Hoy sabemos que los hechos en Tlatlaya
apuntan a un asesinato colectivo. Que eso que ahora llaman
eufemísticamente “exceso de fuerza” o “abuso de autoridad” no es una
excepcionalidad como pretenden hacer creer: es el modus operandi
habitual de una institución naturalmente violenta cuya actuación
debiera estar terminantemente reservada a la defensa del país en
circunstancias de agresión extranjera.
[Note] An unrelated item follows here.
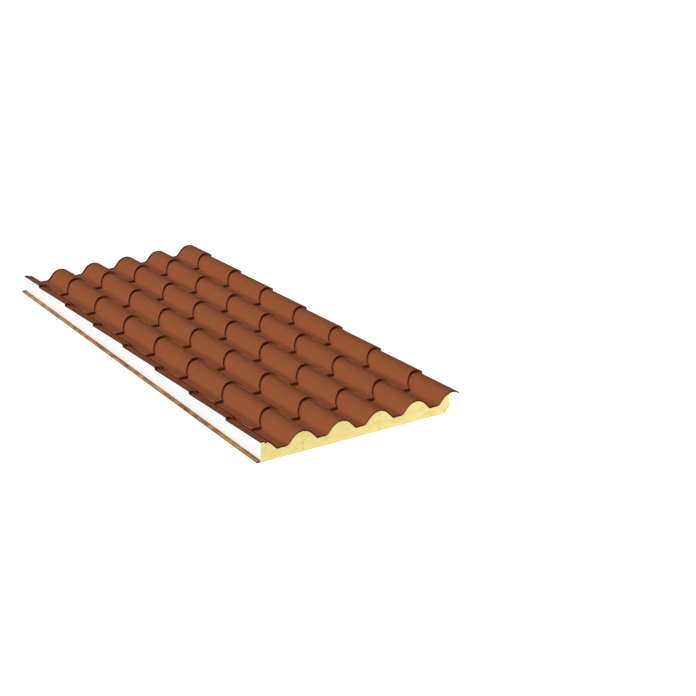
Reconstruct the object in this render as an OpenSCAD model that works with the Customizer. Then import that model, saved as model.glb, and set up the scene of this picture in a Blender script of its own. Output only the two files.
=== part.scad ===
// Roof sandwich panel, 40 mm nominal. A pressed steel sheet shaped as rows of pan-and-cover
// tiles, a polyurethane core and a flat lower sheet. One edge carries a low shelf and a tongue,
// the other a free wing and a relief, so that panels lap side by side.
// The origin is the centre of the base. +Y runs up the slope, from the eave end to the ridge end.

/* [Panel] */
// Length along the slope
panel_length = 2610; // [1200:10:4000]
// Thickness at the lowest place of a channel
channel_height = 39; // [30:1:120]

/* [Tiles] */
// Ribs from one lap to the next
rib_count = 5; // [3:1:6]
// Distance from rib to rib
rib_pitch = 200; // [180:1:260]
// Width of a rib at its foot
rib_width = 150; // [130:1:160]
// Height of a rib above the channel beside it
rib_height = 52.3; // [40:0.1:60]
// Radius over the top of a rib
crown_radius = 66; // [62:0.5:72]
// Length of one row of tiles
row_pitch = 350; // [300:5:420]
// Step down from one row to the next
step_height = 12.6; // [8:0.1:20]
// Length of the first row that is left at the eave, in the channels
first_row = 225; // [150:5:300]
// Radius of the round mouth that a tile has over each rib, in plan
mouth_radius = 78; // [76:0.5:88]

/* [Sheets] */
// Thickness of the tile sheet
outer_sheet = 0.5; // [0.4:0.05:1]
// Thickness of the lower sheet
lower_sheet_gauge = 0.4; // [0.3:0.05:1]
// Thickness of the foil on the side faces
foil_gauge = 0.3; // [0.2:0.05:1]

/* [Side laps] */
// Distance from the shelf's rib centre to the shelf side of the core
shelf_side = 12; // [6:1:20]
// How much lower the shelf lies than a full rib
lap_gap = 3; // [2:0.5:6]
// Distance of the shelf's drain groove from its rib centre
groove_offset = 17; // [14:1:22]
// Depth of the drain groove
groove_depth = 5; // [2:0.5:7]
// Distance from the last rib's centre to the wing side of the core, inwards
wing_side = 16; // [14:1:24]
// Reach of the wing beyond the last rib's centre
wing_reach = 38; // [25:1:45]
// Reach of the tongue beyond the shelf side
tongue_reach = 20; // [12:1:22]
// Height of the tongue
tongue_height = 9; // [6:0.5:10]
// Depth of the crease along the tongue's face
crease_depth = 1.5; // [0.5:0.25:3]
// Width of the relief that the next panel's tongue enters
relief_width = 27; // [26:1:40]
// Height of the relief
relief_height = 33; // [30:1:45]
// Radius of the bends at the relief's ends
relief_bend = 12; // [6:1:14]
// Height of the lower sheet's turned-up edge above the relief
upturn = 10; // [4:1:15]

/* [Hidden] */
// The rib's circle, the slope of its flanks and where they meet
crown_z = rib_height - crown_radius;
flank_angle = asin(crown_radius / norm([rib_width / 2, crown_z])) - atan2(-crown_z, rib_width / 2);
row_tilt = asin(step_height / row_pitch);
// Places across the panel, from the shelf's rib centre
last_rib = rib_count * rib_pitch;
shelf_face = -shelf_side;
wing_face = last_rib - wing_side;
wing_tip = last_rib + wing_reach;
tongue_tip = shelf_face - tongue_reach;
middle = (tongue_tip + wing_tip) / 2;
// Rows of tiles, the first of which starts before the eave end
row_count = ceil((panel_length - first_row) / row_pitch) + 1;
lip_z = channel_height + step_height;
// How far a cutting or hidden shape runs past what it has to reach
over = 5;
section_depth = lip_z + over;
row_span = row_pitch + mouth_radius + lap_gap + 4 * over;
// A height that clears every rib
clear_z = 2 * (channel_height + rib_height);

// A flank's distance from the rib's centre at height z, moved in by inset
function flank_x(z, inset) =
    (crown_radius - inset - (z - crown_z) * cos(flank_angle)) / sin(flank_angle);

// Points on an arc
function arc(centre, radius, from, to, steps) =
    [for (i = [0 : steps]) let (a = from + (to - from) * i / steps)
        centre + radius * [cos(a), sin(a)]];

// Direction of a line's side i, turned a quarter to the left
function normal(line, i) = let (d = line[i + 1] - line[i]) [-d.y, d.x] / norm(d);

// Step from point i of an open line to a line that runs 1 mm to its left, with mitred corners
function mitre(line, i) =
    let (last = len(line) - 2, both = normal(line, max(i - 1, 0)) + normal(line, min(i, last)))
    both * 2 / (both * both);

// A strip of sheet metal whose outer face is the line and whose thickness is on its left
module strip(line, gauge) {
    polygon([each line, for (i = [len(line) - 1 : -1 : 0]) line[i] + gauge * mitre(line, i)]);
}

// Carries a cross-section (x, z) along the panel, from y = 0 to the given length
module along(length) {
    translate([0, length, 0]) rotate([90, 0, 0]) linear_extrude(length) children();
}

// Cross-section of one rib and what lies under it. Its channel is at height 0. The flanks run
// up to where the crown's circle touches them, and their peak reaches into the circle.
module rib_section(inset) {
    top = crown_z + (crown_radius - inset) * cos(flank_angle);
    base = -section_depth;
    polygon([[-flank_x(base, inset), base], [flank_x(base, inset), base],
        [flank_x(top, inset), top], [0, (top + rib_height - inset) / 2], [-flank_x(top, inset), top]]);
    translate([0, crown_z]) intersection() {
        circle(crown_radius - inset, $fn = 96);
        translate([-crown_radius, top - crown_z]) square([2 * crown_radius, crown_radius]);
    }
}

// The V-shaped groove that drains the shelf, its walls moved out by inset
module groove_section(inset) {
    shelf_top = crown_z + sqrt((crown_radius - lap_gap) ^ 2 - groove_offset ^ 2);
    translate([groove_offset, shelf_top - groove_depth - inset * sqrt(2)]) rotate(45)
        square(2 * groove_depth + lap_gap);
}

// Cross-section of a row of tiles: channels, ribs, and the low rib of the shelf
module row_section(inset) {
    intersection() {
        union() {
            translate([shelf_face, -section_depth])
                square([wing_tip - shelf_face, section_depth - inset]);
            for (i = [1 : rib_count]) translate([i * rib_pitch, 0]) rib_section(inset);
            difference() {
                rib_section(lap_gap + inset);
                groove_section(inset);
            }
        }
        translate([shelf_face, -section_depth])
            square([wing_tip - shelf_face, section_depth + rib_height + over]);
    }
}

// Plan of a row: straight across the channels, a round mouth over each rib
module row_plan(inset) {
    difference() {
        translate([shelf_face - over, inset])
            square([wing_tip - shelf_face + 2 * over, row_span]);
        for (i = [0 : rib_count])
            polygon(arc([i * rib_pitch, 0], mouth_radius + inset + (i == 0 ? lap_gap : 0), 0, 180, 16));
    }
}

// Everything under the face of the tiles, with that face moved inwards by inset. Each row falls
// from its lip towards the ridge end and runs on a little under the next row.
module under_tiles(inset) {
    intersection() {
        union() for (row = [0 : row_count - 1])
            translate([0, first_row + (row - 1) * row_pitch, 0]) intersection() {
                translate([0, 0, lip_z]) rotate([-row_tilt, 0, 0])
                    translate([0, -over, 0]) along(row_span) row_section(inset);
                linear_extrude(clear_z) row_plan(inset);
            }
        translate([shelf_face, 0, lower_sheet_gauge])
            cube([wing_tip - shelf_face, panel_length, clear_z]);
    }
}

// Outer line of the lower sheet: over the tongue, down its creased face, along the base,
// round the relief and up the wing side
slant = atan2(relief_height, relief_width);
bend_run = relief_bend * tan(slant / 2);
bend_rise = relief_bend * tan((90 - slant) / 2);
lower_line = [
    [shelf_face + foil_gauge, tongue_height],
    [tongue_tip, tongue_height],
    [tongue_tip, tongue_height / 2 + crease_depth],
    [tongue_tip + crease_depth, tongue_height / 2],
    [tongue_tip, tongue_height / 2 - crease_depth],
    [tongue_tip, 0],
    each arc([wing_face - relief_width - bend_run, relief_bend], relief_bend, -90, slant - 90, 6),
    each arc([wing_face - relief_bend, relief_height + bend_rise], relief_bend, slant - 90, 0, 6),
    [wing_face, relief_height + upturn]];

// Cross-section of the core between the foils and on the lower sheet, open at the top
module core_section() {
    side = shelf_face + foil_gauge;
    polygon([[side, lower_sheet_gauge],
        for (i = [6 : len(lower_line) - 1]) lower_line[i] + lower_sheet_gauge * mitre(lower_line, i),
        [wing_face - lower_sheet_gauge, clear_z], [side, clear_z]]);
}

// Moves what is drawn from the shelf's rib centre to the centre of the base
module centred() {
    translate([-middle, -panel_length / 2, 0]) children();
}

module tile_sheet() {
    color("#98563a") centred() difference() {
        under_tiles(0);
        under_tiles(outer_sheet);
    }
}

module foam_core() {
    color("#eedd96") centred() intersection() {
        under_tiles(outer_sheet);
        along(panel_length) core_section();
    }
}

module lower_sheet() {
    color("#b5713c") centred() along(panel_length) strip(lower_line, lower_sheet_gauge);
}

// Foil on a side face of the core, from the given foot up to the tile sheet
module side_foil(face, foot) {
    centred() intersection() {
        under_tiles(outer_sheet);
        translate([face, 0, foot])
            cube([foil_gauge, panel_length, clear_z]);
    }
}

module shelf_side_foil() {
    color("#f4f4f0") side_foil(shelf_face, tongue_height);
}

module wing_side_foil() {
    color("#c9c9c2") side_foil(wing_face - lower_sheet_gauge, relief_height + upturn);
}

tile_sheet();
foam_core();
lower_sheet();
shelf_side_foil();
wing_side_foil();
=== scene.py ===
"""Looks of an insulated roof panel: a sheet pressed into pan-and-cover tiles over a foam core.

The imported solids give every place. Each visible piece is a surface worked out from the panel's
own sizes, laid exactly where the solid is that it stands for.
"""

import math

import bpy
import numpy as np
from bpy.props import FloatProperty, FloatVectorProperty, IntProperty, PointerProperty
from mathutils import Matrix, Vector


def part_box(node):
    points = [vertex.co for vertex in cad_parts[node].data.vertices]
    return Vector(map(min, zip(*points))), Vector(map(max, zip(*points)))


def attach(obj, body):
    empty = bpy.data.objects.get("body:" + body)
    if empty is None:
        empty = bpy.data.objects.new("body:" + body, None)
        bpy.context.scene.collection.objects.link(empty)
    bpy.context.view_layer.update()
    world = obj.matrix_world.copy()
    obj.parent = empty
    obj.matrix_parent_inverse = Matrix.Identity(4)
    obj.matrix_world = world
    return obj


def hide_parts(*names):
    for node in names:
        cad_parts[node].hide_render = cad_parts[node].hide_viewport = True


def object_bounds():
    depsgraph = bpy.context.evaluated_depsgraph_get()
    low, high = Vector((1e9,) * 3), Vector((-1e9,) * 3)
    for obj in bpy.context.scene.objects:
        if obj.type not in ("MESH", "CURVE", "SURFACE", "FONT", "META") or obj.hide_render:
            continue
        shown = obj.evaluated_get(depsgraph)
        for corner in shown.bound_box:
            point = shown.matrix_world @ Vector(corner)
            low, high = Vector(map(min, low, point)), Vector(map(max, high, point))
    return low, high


bl_info = {
    "name": "Tile-effect roof panel",
    "version": (1, 0, 0),
    "blender": (4, 5, 0),
    "location": "3D View > Sidebar > Roof panel",
    "description": "Makes the sheets, core and side foils of an insulated roof panel",
    "category": "Add Mesh",
}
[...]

Si se nos permite la analogía:
si una persona tuviera un perro de raza pitbull, adiestrado
para matar, lo más natural es que dispusiera la permanencia del animal
afuera de la casa, al cuidado de la propiedad o de cualquier intento de
vulneración domiciliaria. Sólo a un imbécil se le ocurriría introducir
el perro a la casa, y dejarlo pasear libremente por las habitaciones
sin vigilancia alguna. Si se incurriera en tal acto de imbecilidad,
sólo cabrían dos explicaciones: o el dueño es francamente estúpido, o
bien se ha propuesto exterminar a su familia. En el caso del Estado
mexicano, sospechamos, con base en una extensa evidencia empírica, que
la segunda explicación es la más plausible. Y lo único que hemos
presenciando en las últimas semanas es un recrudecimiento de esta
embestida premeditada contra la población.
Yerra el titular
de la secretaría de Gobernación, Osorio Chong, cuando sostiene: “Si
sucediera que hay algo que señalar respecto a la actuación de este
grupo de miembros del Ejército Nacional, será la excepción (sic),
porque tenemos un gran Ejército, y por eso tenemos que trabajar, para
que si sucede este tipo de cuestiones se pueda observar que es sólo una
acción aislada y no el comportamiento de nuestro gran Ejército y de la
Marina Armada de México” (La Jornada 26-IX-2014).
La guerra fría de la dictadura perfecta cedió su lugar a una guerra de
alta intensidad en el marco de la “nueva dictadura”. El escalamiento de
la violencia es una prueba fehaciente de esta nueva modalidad de guerra
de clases.
La próxima semana se abordará el caso de los
normalistas de Ayotzinapa y los crímenes de Estado en Iguala. Por ahora
sólo basta decir que el 2 de octubre está más vivo que nunca.